Bangalore, India -- On Bangalore's crowded streets, hand-pulled carts compete for space with trucks, cars, and make-shift food kiosks, often bringing traffic to a snail's pace. The heat, the grime, pollution, and potholes on the road make the city quintessentially Indian. But look closely. Cheek by jowl with the noisy bazaars of Bangalore are swanky design and development facilities set up by both multinational and Indian companies. In the cubicles in these premises is where Bangalore's technology innovation thrives, as the city's information technology engineers do software development, design integrated circuits, and even develop products.

Texas Instruments Inc. was the first multinational company to set up a development center in Bangalore in 1985. After TI, a number of multinational companies from the US, Europe, and Japan have set up design and development centers in Bangalore.

For a while after Microsoft Corp. set up its software development center in Hyderabad in 1998, it looked like Bangalore was losing out on new foreign information technology investments to Hyderabad, which is the capital of the neighboring state of Andhra Pradesh, and to Chennai, the capital city of another neighboring state, Tamil Nadu. By 1999, the trend was however reversed when Intel Corp., Sun Microsystems Inc., ZiLOG Inc. and a number of other companies set up design and development centers in Bangalore.

"Sun's decision to set up the center at Bangalore was primarily influenced by two areas in which Bangalore stood out compared to Chennai and Hyderabad, in that order -- availability of people with the right skills, and ability to attract people from anywhere in the world to Bangalore," said Bhaskar Pramanik, managing director of Sun Microsystems' operations in India. Sun's India Engineering Center in Bangalore is an extension of the corporate engineering center in the US, and is expected to be the largest outside the US by June, 2001. "The work being done here is not just in sustaining or support, but in areas which will impact future Sun products and technologies," added Pramanik.

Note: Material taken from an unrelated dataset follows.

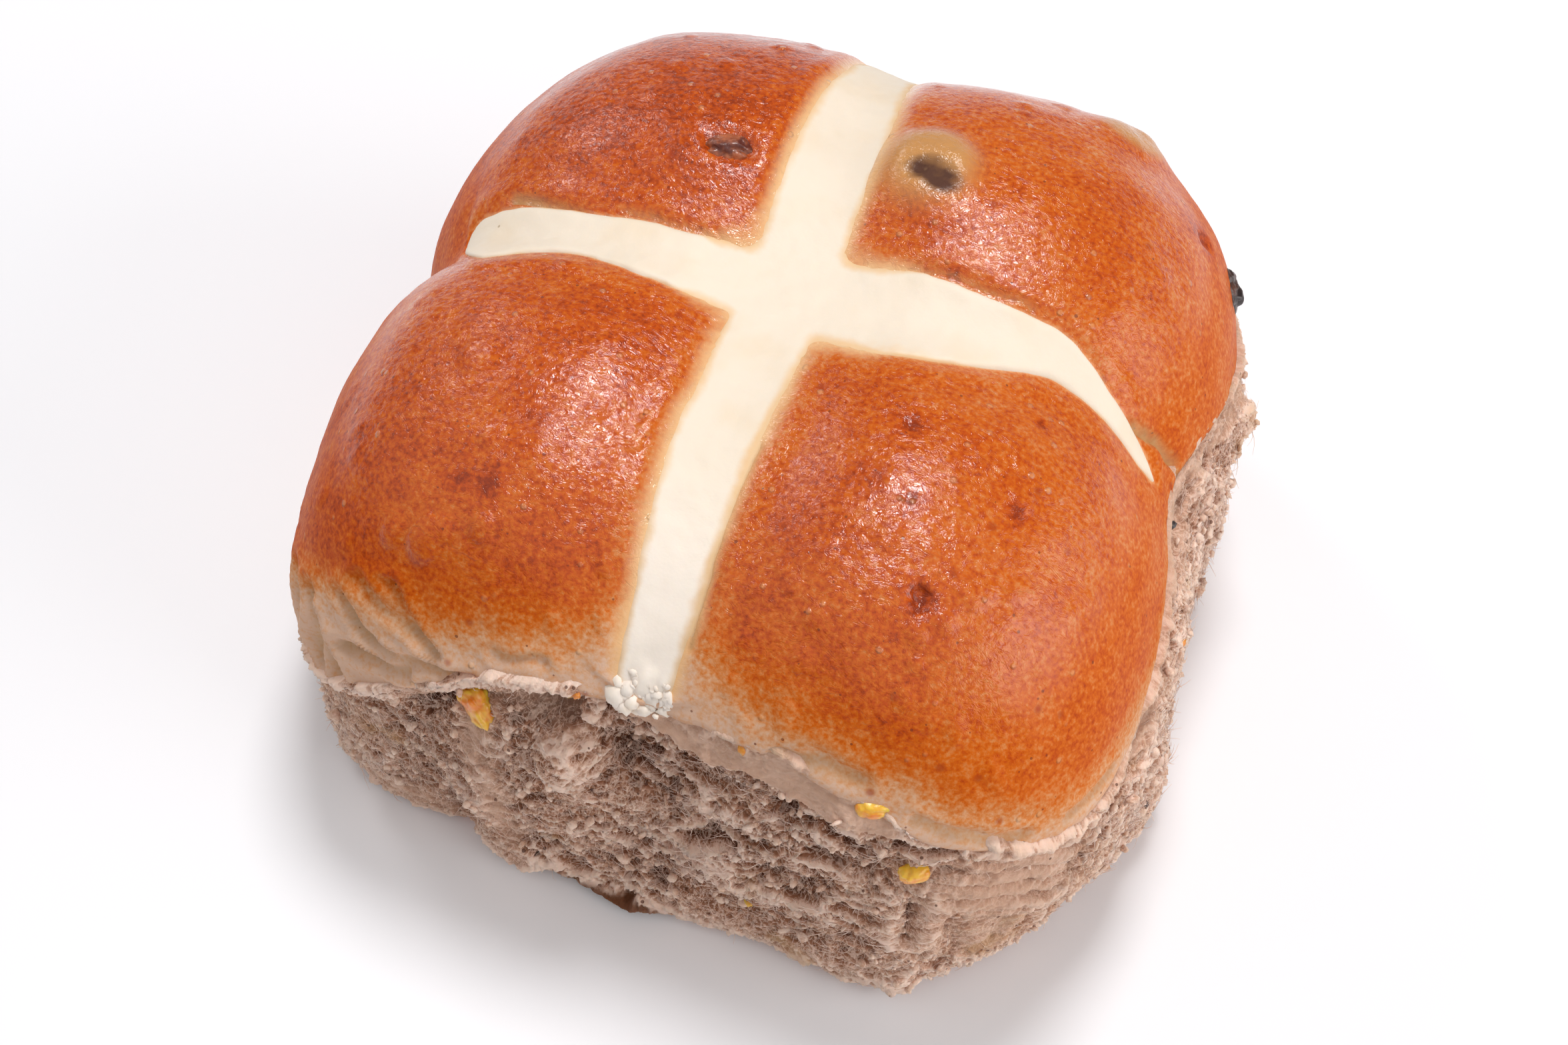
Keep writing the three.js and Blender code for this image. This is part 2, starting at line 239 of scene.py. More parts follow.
def gridQuads(rows, columns, closed):
    # quads of a grid whose rows climb and whose columns run anticlockwise, so that they face outwards
    r, c = np.meshgrid(np.arange(rows - 1), np.arange(columns if closed else columns - 1), indexing="ij")
    nextC = (c + 1) % columns
    corners = [r * columns + c, r * columns + nextC, (r + 1) * columns + nextC, (r + 1) * columns + c]
    return np.stack(corners, -1).reshape(-1, 4)


def fan(ring, apex, facingUp):
    # triangles from a ring of points to one point
    after = np.roll(ring, -1)
    apexes = np.full(len(ring), apex)
    return np.stack([ring, after, apexes] if facingUp else [after, ring, apexes], -1)


def makePiece(name, points, faceSets, material, attributes=None):
    # points in millimetres from the cross's centre; faceSets are arrays of corner numbers, 3 or 4 to a row
    points = (np.asarray(points, float) + np.array([*crossCentre, 0])) * mm
    mesh = bpy.data.meshes.new(name)
    loops = np.concatenate([faces.ravel() for faces in faceSets]).astype(np.int32)
    sizes = np.concatenate([np.full(len(faces), faces.shape[1], np.int32) for faces in faceSets])
    mesh.vertices.add(len(points))
    mesh.vertices.foreach_set("co", points.astype(np.float32).ravel())
    mesh.loops.add(len(loops))
    mesh.loops.foreach_set("vertex_index", loops)
    mesh.polygons.add(len(sizes))
    mesh.polygons.foreach_set("loop_start", np.concatenate([[0], np.cumsum(sizes)[:-1]]).astype(np.int32))
    mesh.polygons.foreach_set("loop_total", sizes)
    mesh.polygons.foreach_set("use_smooth", np.ones(len(sizes), bool))
    mesh.update(calc_edges=True)
    mesh.validate()
    for key, values in (attributes or {}).items():
        layer = mesh.attributes.new(key, "FLOAT", "POINT")
        layer.data.foreach_set("value", np.asarray(values, np.float32).ravel())
    mesh.materials.append(material)
    piece = bpy.data.objects.new(name, mesh)
    bpy.context.scene.collection.objects.link(piece)
    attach(piece, "root")
    print("made", name, len(points), "points")
    return piece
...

Bangalore is now also home to a large number of Indian technology companies, including Wipro Ltd., one of the country's largest information technology products and services company, and software services company, Infosys Technologies Limited. These companies built up their revenue, primarily by doing contract work for multinational information technology companies like Microsoft, Nortel Networks Corp., and SAP AG, and large, multinational users of information technology.

New entrepreneurs here are, however, focused on creating and licensing intellectual property, and they have not gone unnoticed by multinational companies. Intel, for instance, has invested in Sasken Communication Technologies Ltd., and in early 1999 acquired Santa Clara-based Thinkit Technologies Inc and its Bangalore-based subsidiary, Software & Silicon Systems Pvt Ltd.

Even before the multinational companies discovered Bangalore's potential as a design and development location, Bangalore was already a key location in India for the electronics industry, primarily because the Indian government located a number of government-owned electronics companies and defense research institutions in the city. Besides information technology and communications companies, Bangalore has a large number of manufacturing companies making automobile components, electronic connectors, and a variety of precision engineering products.

But the city did not anticipate the technology boom, and the attendant infrastructure bottlenecks, such as shortage of power and housing in the city. With an area of 366 square kilometers, Bangalore now has a population of 5.2 million, which continues to grow.

New business opportunities, such as the outsourcing by US and European vendors of Internet-based customer relationship management (e-CRM) to Indian companies, are also extending the benefits of globalization to plain college graduates who until recently were left untouched by the technology boom in the city.